Actually I checked it and it loaded successfully

PeftModelForCausalLM(
  (base_model): LoraModel(
    (model): Gemma2ForCausalLM(
      (model): Gemma2Model(
        (embed_tokens): ModulesToSaveWrapper(
          (original_module): Embedding(256000, 3584)
          (modules_to_save): ModuleDict(
            (default): Embedding(256000, 3584)
          )
        )
 ...
      )
      (lm_head): ModulesToSaveWrapper(
        (original_module): Linear(in_features=3584, out_features=256000, bias=False)
        (modules_to_save): ModuleDict(
          (default): Linear(in_features=3584, out_features=256000, bias=False)
        )
      )

But still results during inference after loading the model are much different from what I had before saving the model.

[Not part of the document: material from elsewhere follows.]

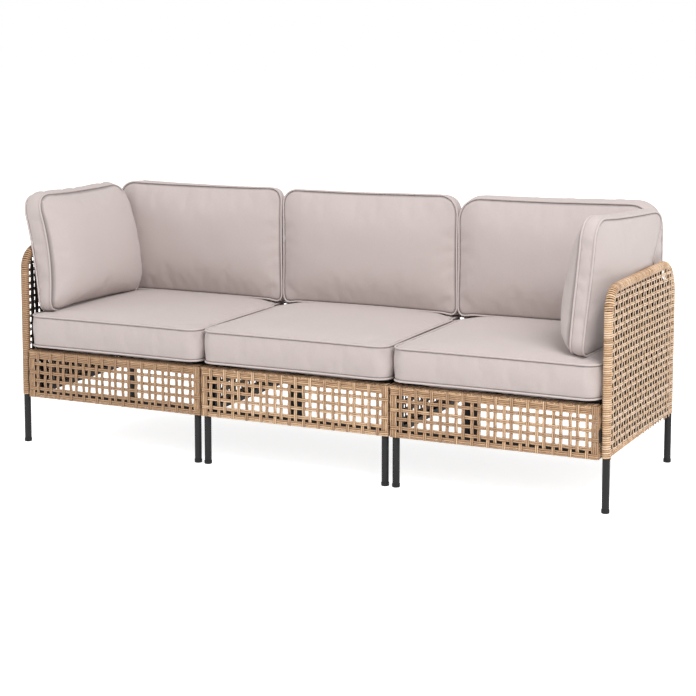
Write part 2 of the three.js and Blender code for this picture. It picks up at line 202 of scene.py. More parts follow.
def makeStudio():
    world = bpy.data.worlds.new("studioSky")
    bpy.context.scene.world = world
    nodes = emptyNodes(world)
    soft = nodes.add("ShaderNodeBackground", {"Color": studio["skyTint"], "Strength": studio["skyStrength"]})
    white = nodes.add("ShaderNodeBackground", {"Color": studio["white"], "Strength": 1})
    mixed = nodes.add("ShaderNodeMixShader", {0: seenDirectly(nodes), 1: soft, 2: white})
    nodes.add("ShaderNodeOutputWorld", {0: mixed})

    half = studio["floorSize"] / 2
    corners = [(-half, -half, 0), (half, -half, 0), (half, half, 0), (-half, half, 0)]
    mesh = newMesh("studioFloor", corners, [(0, 1, 2, 3)])
    floor = addObject("studioFloor", mesh)
    paper, nodes = newMaterial("studioPaper")
    matt = nodes.add("ShaderNodeBsdfDiffuse", {"Color": studio["floorTint"]})
    glow = nodes.add("ShaderNodeEmission", {"Color": studio["white"], "Strength": studio["floorGlow"]})
    lifted = nodes.add("ShaderNodeAddShader", {0: matt, 1: glow})
    shown = nodes.add("ShaderNodeMixShader", {0: seenDirectly(nodes), 1: matt, 2: lifted})
    nodes.add("ShaderNodeOutputMaterial", {0: shown})
    mesh.materials.append(paper)

    for label, look in studio["lamps"].items():
        lamp = bpy.data.lights.new(f"{label}Light", "AREA")
        lamp.energy = look["power"]
        lamp.size = look["size"]
        holder = addObject(f"{label}Light", lamp)
        holder.location = look["place"]
        holder.rotation_euler = (Vector(studio["aim"]) - holder.location).to_track_quat("-Z", "Y").to_euler()
    bpy.context.scene.view_settings.view_transform = "Standard"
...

richardxoldman commented 3 months ago

Ok so I was able to solve the problem.

In the gemma-9b finetune notebook there is a cell:

Now if you want to load the LoRA adapters we just saved for inference, set False to True:

if False:
    from unsloth import FastLanguageModel
    model, tokenizer = FastLanguageModel.from_pretrained(
        model_name = "lora_model", # YOUR MODEL YOU USED FOR TRAINING
        max_seq_length = max_seq_length,
        dtype = dtype,
        load_in_4bit = load_in_4bit,
    )
    FastLanguageModel.for_inference(model) # Enable native 2x faster inference

# alpaca_prompt = You MUST copy from above!

inputs = tokenizer(
[
    alpaca_prompt.format(
        "What is a famous tall tower in Paris?", # instruction
        "", # input
        "", # output - leave this blank for generation!
    )
], return_tensors = "pt").to("cuda")

outputs = model.generate(**inputs, max_new_tokens = 64, use_cache = True)
tokenizer.batch_decode(outputs)

I followed this cell (with removing the "if False"), but before inference it is also needed to call get_peft_model function (which was not stated in te Colab Notebook) to make the model work correctly:

model = FastLanguageModel.get_peft_model(
    model,
    r = LORA_RANK, 
    target_modules = ["q_proj", "k_proj", "v_proj", "o_proj",
                      "gate_proj", "up_proj", "down_proj", "lm_head", "embed_tokens"], 
    lora_alpha = LORA_ALPHA,
    lora_dropout = 0.0, 
    bias = "none",    
    use_gradient_checkpointing = "unsloth", 
    random_state = 3407,
    use_rslora = False,  
    loftq_config = None,
)

If it was only difference in dtype (before calling get_peft_model lm_head/embed_tokens were bfloat16 type, after calling get_peft_model those are float32), Then for my task the dtype make a pretty huge difference for me.